Output exactly the lines from the first one down to the line containing "parametric solid model.", inclusive.

════════════════

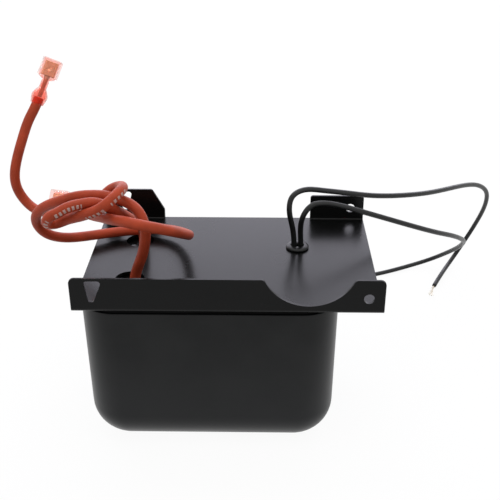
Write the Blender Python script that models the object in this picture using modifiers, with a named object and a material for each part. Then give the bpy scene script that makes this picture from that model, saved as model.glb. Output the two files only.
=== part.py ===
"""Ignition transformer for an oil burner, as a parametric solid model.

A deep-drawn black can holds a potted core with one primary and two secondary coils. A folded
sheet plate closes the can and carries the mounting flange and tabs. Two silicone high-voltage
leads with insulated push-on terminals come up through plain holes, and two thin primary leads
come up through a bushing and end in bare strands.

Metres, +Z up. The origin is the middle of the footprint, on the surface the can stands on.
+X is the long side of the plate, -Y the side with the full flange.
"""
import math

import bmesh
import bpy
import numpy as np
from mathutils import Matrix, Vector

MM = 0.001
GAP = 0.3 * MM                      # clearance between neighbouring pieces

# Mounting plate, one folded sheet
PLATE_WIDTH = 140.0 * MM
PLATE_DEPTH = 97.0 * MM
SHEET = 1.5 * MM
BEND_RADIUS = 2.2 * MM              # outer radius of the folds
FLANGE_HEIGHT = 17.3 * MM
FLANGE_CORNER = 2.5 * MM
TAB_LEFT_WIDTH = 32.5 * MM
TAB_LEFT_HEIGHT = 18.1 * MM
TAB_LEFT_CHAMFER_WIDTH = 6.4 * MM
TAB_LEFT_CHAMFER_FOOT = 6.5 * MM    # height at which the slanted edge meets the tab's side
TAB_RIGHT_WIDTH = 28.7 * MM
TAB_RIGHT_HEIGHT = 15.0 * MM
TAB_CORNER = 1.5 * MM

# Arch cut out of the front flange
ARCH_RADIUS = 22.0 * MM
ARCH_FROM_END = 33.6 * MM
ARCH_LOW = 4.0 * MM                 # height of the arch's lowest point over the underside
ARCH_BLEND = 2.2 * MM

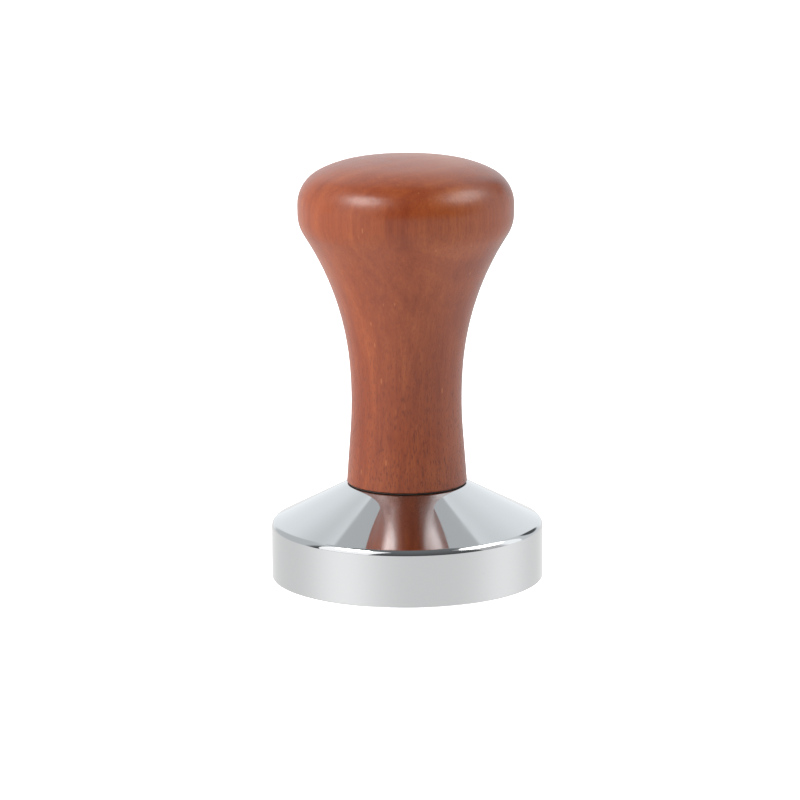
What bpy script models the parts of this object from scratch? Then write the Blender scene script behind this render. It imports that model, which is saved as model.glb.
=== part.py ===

════════════════

## Written response:
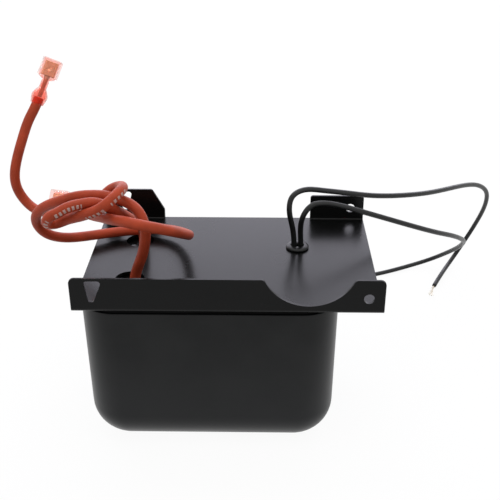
Write the Blender Python script that models the object in this picture using modifiers, with a named object and a material for each part. Then give the bpy scene script that makes this picture from that model, saved as model.glb. Output the two files only.
=== part.py ===
"""Ignition transformer for an oil burner, as a parametric solid model.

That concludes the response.